The Kobo is just a plain disaster for searching files: it only relies on its proprietary library and PDF metas. It cannot search or browse filesystem names, otherwise my issue would be solved by Zotero / Zotfile's local file renaming scheme. Indeed, the metadata in original PDFs are generally gibberish. So it would be useful to be able to batch rewrite just those 3 tags to something useful.
Best,
Jan
https://github.com/zaro/pdf-metadata-editor
https://code.google.com/p/pdf-meta/
http://sourceforge.net/projects/exiftool/
JabRef does have XMP-metadata support btw:
http://jabref.sourceforge.net/help/de/XMPHelp.php
https://github.com/JabRef/jabref
Why? Reading on a mobile device (!!!), sharing of pdfs, re-use of pdfs with other tools with different functionality (e.g. visualisation, personal data mining) - generally I use a multitude of tools on the same base for different tasks (vive free and open software).
Functionality? Basic Author, Title, Keywords would be enough, but adding and removing (part of the) metadata or batch edit the metadata would be a bonus, so I can for example add a copyright notice, use a variety of programs, whith the same file-base etc...
Thoughts: This - strangely - is a feature that has often been requested by users from a variety of biblio-software, but has not been implemented... Citavi has this task on it's to-do list since 2012 (Task# 6518)... corr: seems citavi5 has it as a test feature in their beta without batch-options...
Bias: I really would love it, as it would complement my workflow - that's all I can really say :)
Batch processing would be really useful, so the service should be able to handle several references at once, but even if it's one-at-a-time it would already be much better than copy-paste...
Linking DevonThink with BibDesk https://www.youtube.com/watch?v=Dso3z0M6z7I
I believe this is the script: http://www.organognosi.com/how-to-connect-a-pdf-file-inside-devonthink-with-its-record-in-bibdesk/#codesyntax_1
I myself use devonthink + zotero + zotefile. Having the metadata in the pdf would be very nice.
I'm currently using http://broken-by.me/pdf-metadata-editor/ (featured in Gego's list above), to edit one-at-a-time, copy-pasting the basic fields from Zotero.
It's a hassle, but it works so my Kobo reader can retrieve the needed documents.
Also, I tried thinking of ways to create something using automator on mac (though I am new to automator) but hit a wall when looking how to get metadata info from a entry within Zotero.

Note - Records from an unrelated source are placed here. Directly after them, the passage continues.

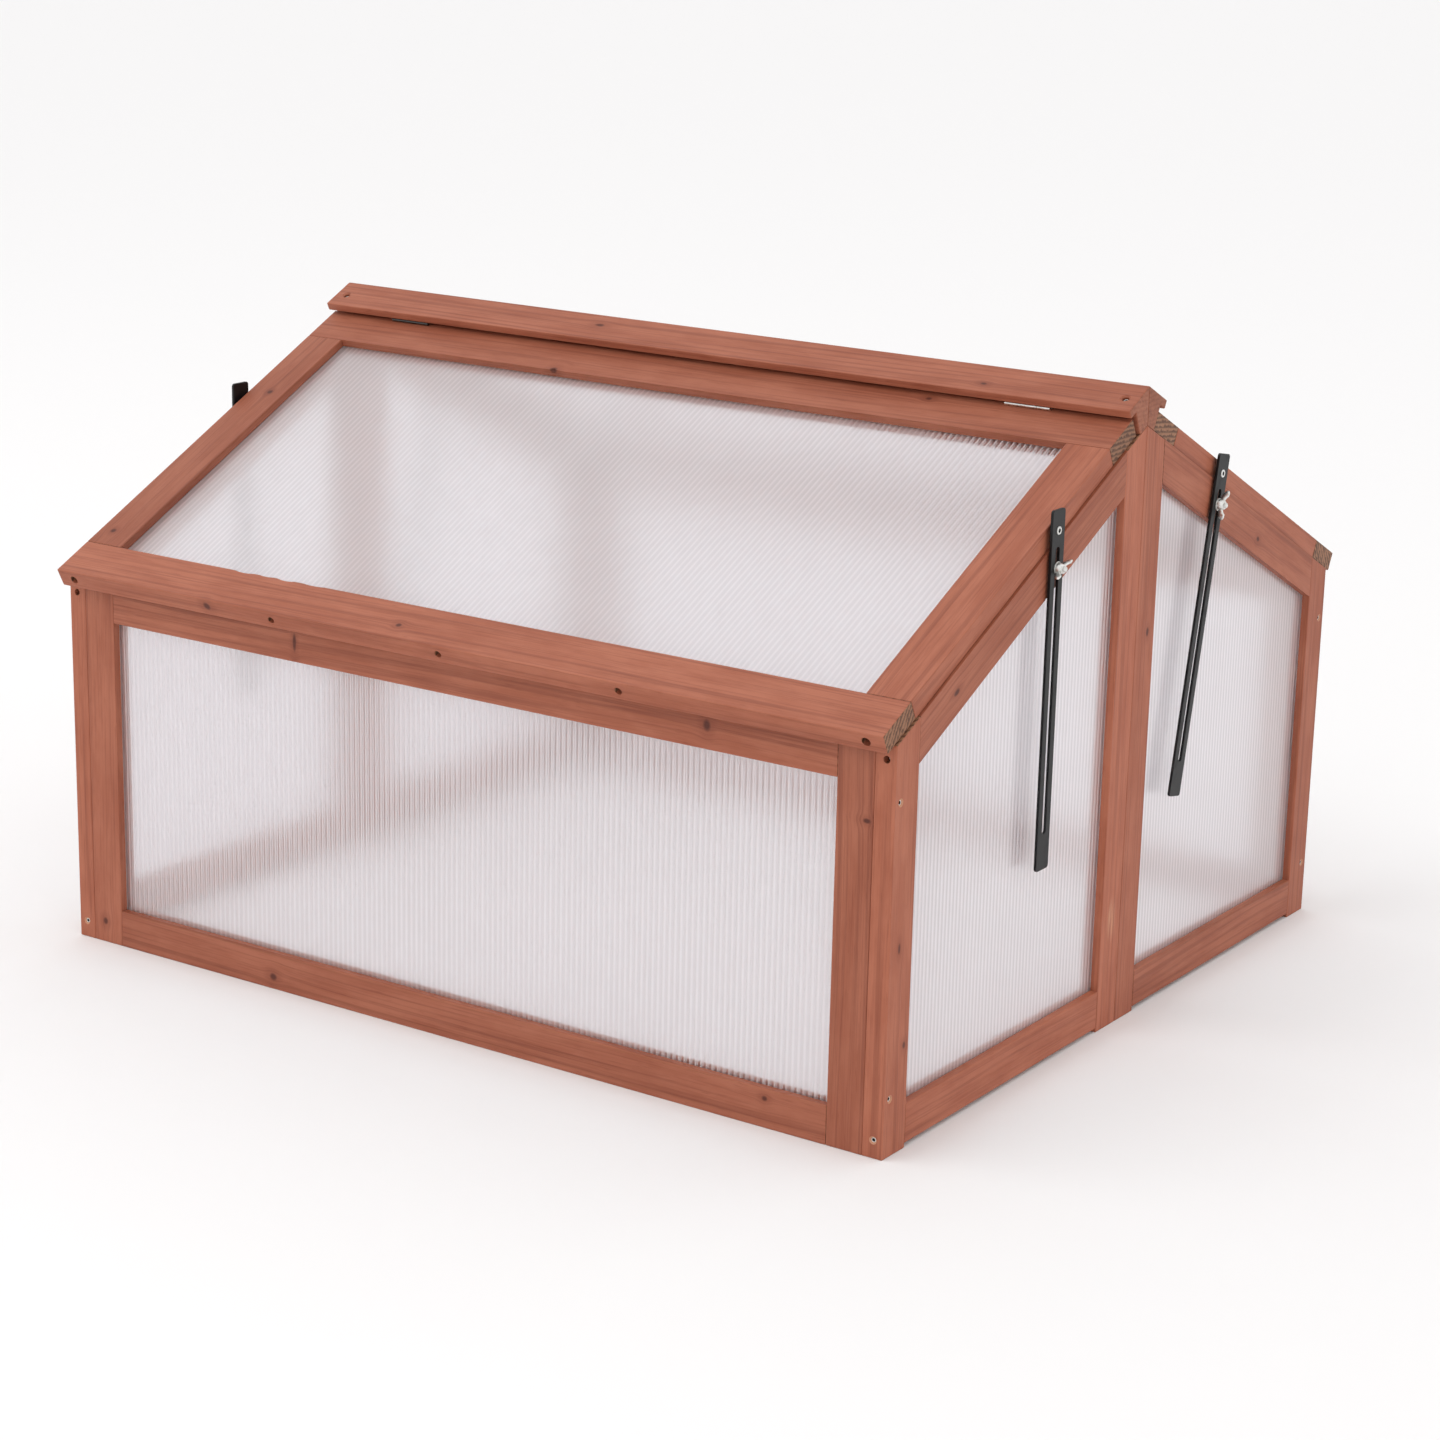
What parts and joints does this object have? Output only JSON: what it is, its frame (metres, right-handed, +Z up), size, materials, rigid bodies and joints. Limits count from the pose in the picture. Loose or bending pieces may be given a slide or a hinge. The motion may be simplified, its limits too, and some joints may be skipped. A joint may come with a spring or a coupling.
{
  "type": "portable greenhouse",
  "caption": "Low bottomless cold frame of stained wooden sticks and twin-wall sheets, gabled, with lids hinged at the ridge board and slotted metal stays.",
  "frame": {"origin": "on the ground under the middle of the frame", "axes": "+X along the ridge to the right-hand end, +Y from front to back, +Z up"},
  "size_m": [0.9272, 0.8362, 0.5826],
  "materials": {
    "rail_wood": "red-brown stained softwood, fine grain",
    "upright_wood": "red-brown stained softwood, fine grain",
    "ridge_wood": "red-brown stained softwood, fine grain",
    "twin_wall_sheet": "clear fluted twin-wall polycarbonate, milky",
    "black_steel": "black, semi-gloss",
    "zinc_steel": "zinc plated"
  },
  "bodies": {
    "frame": {"front_stiles": "upright_wood", "front_top_rail": "rail_wood", "front_bottom_rail": "rail_wood", "front_sheet": "twin_wall_sheet", "back_stiles": "upright_wood", "back_top_rail": "rail_wood", "back_bottom_rail": "rail_wood", "back_sheet": "twin_wall_sheet", "left_front_stile": "upright_wood", "left_back_stile": "upright_wood", "left_front_post": "upright_wood", "left_back_post": "upright_wood", "left_bottom_rails": "rail_wood", "left_rafters": "rail_wood", "left_sheets": "twin_wall_sheet", "right_front_stile": "upright_wood", "right_back_stile": "upright_wood", "right_front_post": "upright_wood", "right_back_post": "upright_wood", "right_bottom_rails": "rail_wood", "right_rafters": "rail_wood", "right_sheets": "twin_wall_sheet", "ridge_front_half": "ridge_wood", "ridge_back_half": "ridge_wood", "ridge_hinge_leaves": "zinc_steel"},
    "front_lid": {"front_lid_eave_rail": "rail_wood", "front_lid_top_rail": "rail_wood", "front_lid_left_stile": "upright_wood", "front_lid_right_stile": "upright_wood", "front_lid_sheet": "twin_wall_sheet", "front_lid_hinge_leaves": "zinc_steel"},
    "back_lid": {"back_lid_eave_rail": "rail_wood", "back_lid_top_rail": "rail_wood", "back_lid_left_stile": "upright_wood", "back_lid_right_stile": "upright_wood", "back_lid_sheet": "twin_wall_sheet", "back_lid_hinge_leaves": "zinc_steel"},
    "front_left_wing_bolt": {"front_left_bolt": "zinc_steel"},
    "front_left_stay": {"front_left_stay": "black_steel"},
    "front_right_wing_bolt": {"front_right_bolt": "zinc_steel"},
    "front_right_stay": {"front_right_stay": "black_steel"},
    "back_left_wing_bolt": {"back_left_bolt": "zinc_steel"},
    "back_left_stay": {"back_left_stay": "black_steel"},
    "back_right_wing_bolt": {"back_right_bolt": "zinc_steel"},
    "back_right_stay": {"back_right_stay": "black_steel"}
  },
  "joints": [
    {"name": "front_lid_hinge", "type": "hinge", "parent": "frame", "child": "front_lid", "pos_m": [0, -0.02841, 0.55692], "axis": [-1, 0, 0], "range_deg": [0, 60]},
    {"name": "back_lid_hinge", "type": "hinge", "parent": "frame", "child": "back_lid", "pos_m": [0, 0.02841, 0.55692], "axis": [1, 0, 0], "range_deg": [0, 60]},
    {"name": "front_left_bolt_turn", "type": "hinge", "parent": "frame", "child": "front_left_wing_bolt", "pos_m": [-0.45, -0.16, 0.45131], "axis": [-1, 0, 0], "range_deg": [0, 0.65]},
    {"name": "front_left_stay_slide", "type": "slide", "parent": "front_left_wing_bolt", "child": "front_left_stay", "axis": [0, 0, 1], "range_m": [0, 0.151]},
    {"name": "front_right_bolt_turn", "type": "hinge", "parent": "frame", "child": "front_right_wing_bolt", "pos_m": [0.45, -0.16, 0.45131], "axis": [-1, 0, 0], "range_deg": [0, 0.65]},
    {"name": "front_right_stay_slide", "type": "slide", "parent": "front_right_wing_bolt", "child": "front_right_stay", "axis": [0, 0, 1], "range_m": [0, 0.151]},
    {"name": "back_left_bolt_turn", "type": "hinge", "parent": "frame", "child": "back_left_wing_bolt", "pos_m": [-0.45, 0.13951, 0.45658], "axis": [1, 0, 0], "range_deg": [0, 7.73]},
    {"name": "back_left_stay_slide", "type": "slide", "parent": "back_left_wing_bolt", "child": "back_left_stay", "axis": [0, 0.1959, 0.9806], "range_m": [0, 0.1374]},
    {"name": "back_right_bolt_turn", "type": "hinge", "parent": "frame", "child": "back_right_wing_bolt", "pos_m": [0.45, 0.13951, 0.45658], "axis": [1, 0, 0], "range_deg": [0, 7.73]},
    {"name": "back_right_stay_slide", "type": "slide", "parent": "back_right_wing_bolt", "child": "back_right_stay", "axis": [0, 0.1959, 0.9806], "range_m": [0, 0.1374]}
  ],
  "couplings": [
    {"joint": "front_left_bolt_turn", "follows": "front_lid_hinge", "ratio": 0.010662},
    {"joint": "front_left_stay_slide", "follows": "front_lid_hinge", "m_per_rad": 0.14399},
    {"joint": "front_right_bolt_turn", "follows": "front_lid_hinge", "ratio": 0.010662},
    {"joint": "front_right_stay_slide", "follows": "front_lid_hinge", "m_per_rad": 0.14399},
    {"joint": "back_left_bolt_turn", "follows": "back_lid_hinge", "ratio": 0.12868},
    {"joint": "back_left_stay_slide", "follows": "back_lid_hinge", "m_per_rad": 0.13101},
    {"joint": "back_right_bolt_turn", "follows": "back_lid_hinge", "ratio": 0.12868},
    {"joint": "back_right_stay_slide", "follows": "back_lid_hinge", "m_per_rad": 0.13101}
  ]
}
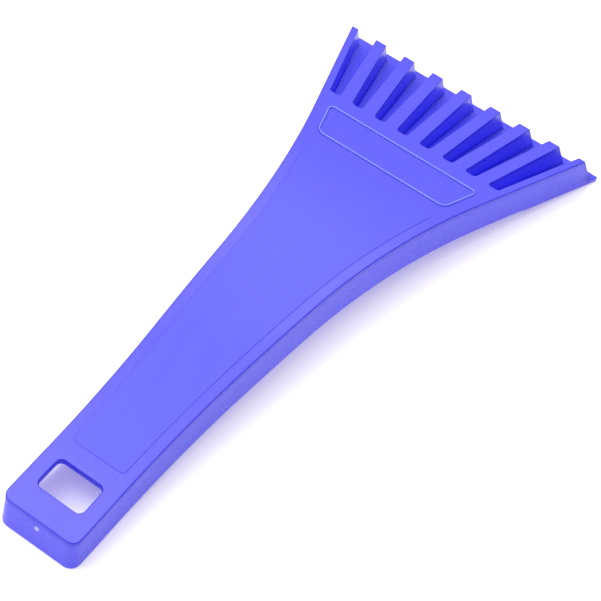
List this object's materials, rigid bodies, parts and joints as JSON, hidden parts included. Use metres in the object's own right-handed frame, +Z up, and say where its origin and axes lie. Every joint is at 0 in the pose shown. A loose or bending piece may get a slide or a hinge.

Any ideas?
All you need to do is run the script with the path to your Zotero library as argument. Please make a backup beforehand as this will overwrite your PDFs.
https://github.com/dthirst/write_title_to_pdf_metadata
I also made a standalone script that :
1. searches for an item in your local zotero database (search by DOI or author, year)
2. update metadata of a pdf of your choice.
I'm not a regular SQLite user, so the trickiest was to figure out how to read the database while Zotero is using it (because it's locked).
https://gitlab.com/GullumLuvl/bibloids : pdfmetadata_from_zotero.py
People who store PDFs in systems that make use of it need it, because articles are very often badly annotated. Mentioned example : an e-reader like Kobo; the title that is displayed in the file browser is taken from the metadata, so better have it correct.
Regarding the statement "database should be used by Zotero only": well no, what is wrong with retrieving data from it in a read-only manner? The problem with Zotero official API is that it appears to query the online DB... For such a task as retrieving a file metadata, it's nonsense to request an internet connection. Also I found it easier to understand the DB schema and run SQL statements than to understand the API.